Is she a "transgender bike mechanic" or a "bike mechanic who is transgender"? "Gay ball player" or "ball player who happens to be a lesbian"? Upon coming out, I found that most people would pose these kinds of questions. I would prefer the latter description in the above cases, where one part of my identity does not necessarily describe the other. Indeed, in no particular order, I am transgender, manager, ball player, mechanic, and lesbian and do not choose between these labels, since they collectively describe me as a whole.
I was born, raised, and live in Staten Island. As a boy I had no trouble playing this role and even enjoyed my participation in competitive team sports and welcomed the opportunity to fix things. At home I always had access to tools and was surrounded by uncles who were mechanics, carpenters and motorcycle enthusiasts. When I was lucky enough to have access to a garage, I fixed bicycles and taught myself to build computers that were older than the Internet. While I had no trouble "being a boy," I knew as early as 8 years old that I would prefer to be called "Kate" and wasn't concerned about differentiating between genders.

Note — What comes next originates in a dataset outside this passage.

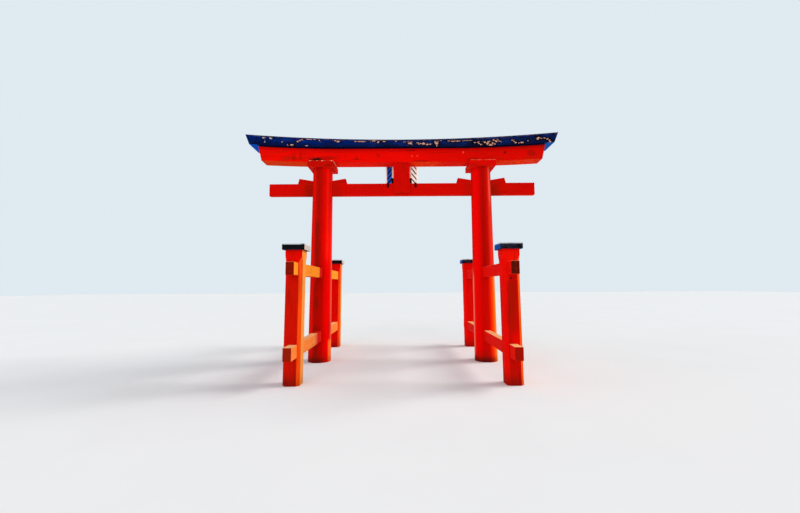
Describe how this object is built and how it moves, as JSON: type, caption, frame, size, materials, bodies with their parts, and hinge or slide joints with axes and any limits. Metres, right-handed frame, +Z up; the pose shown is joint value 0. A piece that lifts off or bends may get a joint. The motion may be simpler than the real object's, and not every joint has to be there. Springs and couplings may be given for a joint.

As a graduate of Port Richmond High School, a student at the College of Staten Island and a growing mechanic expert, my first job was naturally at a pedicab company, followed by a dispatch position, car service role and other mechanical jobs. Whenever there was confusion over my identity among former colleagues or customers, I often dealt by responding in a lighthearted or comical manner about my ongoing transition. However, there were indeed inescapable, cruel and probing questions too, which I only tried to escape through silence.
No matter the company, the workplace was always a challenge for me. I vainly tried to steer the attention away from my obvious transition and allow my skills to be judged, free of prejudice, bias or notions of being transgender. I lifted more physical weight than others and took more risks to get jobs done, believing I could distract my colleagues and employers from asking further questions. Nevertheless, I couldn't escape discrimination and often found employers hesitant to introduce me to clients, no matter the quality of my work. Promotion always seemed questionable or out of sight. One employer once had me use a more gender-neutral variant of my own name, even after my name was legally changed. I was also written up for refusing to wear a name tag with my given name at another workplace.
With all these collective professional experiences, I found relief at Bike and Roll New York City, the largest bike rental company in NYC, where I'm treated like any other employee, with responsibilities, duties and expectations. As Manager of Fleet Operations, I'm now responsible for overseeing the maintenance and repair of Bike and Roll NYC's 2,500-plus fleet of bikes at all of its locations. When it comes to speaking about my identity at work, I am not only comfortable to address my transition but actually find myself wanting to share, thanks to my employer's positive reception. Some discussions on the shop floor include light humor about encounters where I may inevitably have to repeat my name three (or seemingly 3,000) times when being introduced. My colleagues do not generally emphasize saying "she" when speaking about me. Instead, they allow the words to come out naturally. When brought to question, I once heard my colleague explain to another, "I've only known her to be this way," something I was flattered to hear.
It seems strange to come out as a transgender person, because I believe I have always been female. I would not abandon all memory of my childhood or "my previous life," when I was understood as a boy, and I continue to maintain friendships that date from the first grade. My future plans include continuing hormone therapy and pursing surgical changes, which are necessary to allow my body to truly reflect who I am. I now spend less time trying to justify "how I am" and more interested in sharing "how it is." The nonjudgmental atmosphere has kept me at Bike and Roll NYC for the past four years and allows me to focus on professional development. I can direct my energies on leading a team to practice my trade without wasting energies in justifying my identity. Even when colleagues leave Bike and Roll NYC, I always hope that they will tell a friend how they worked with someone who is transgender and share how I am comfortable being openly as such. One connection at a time, I would hope these folks will help create an atmosphere as widely accepting and encouraging as ours.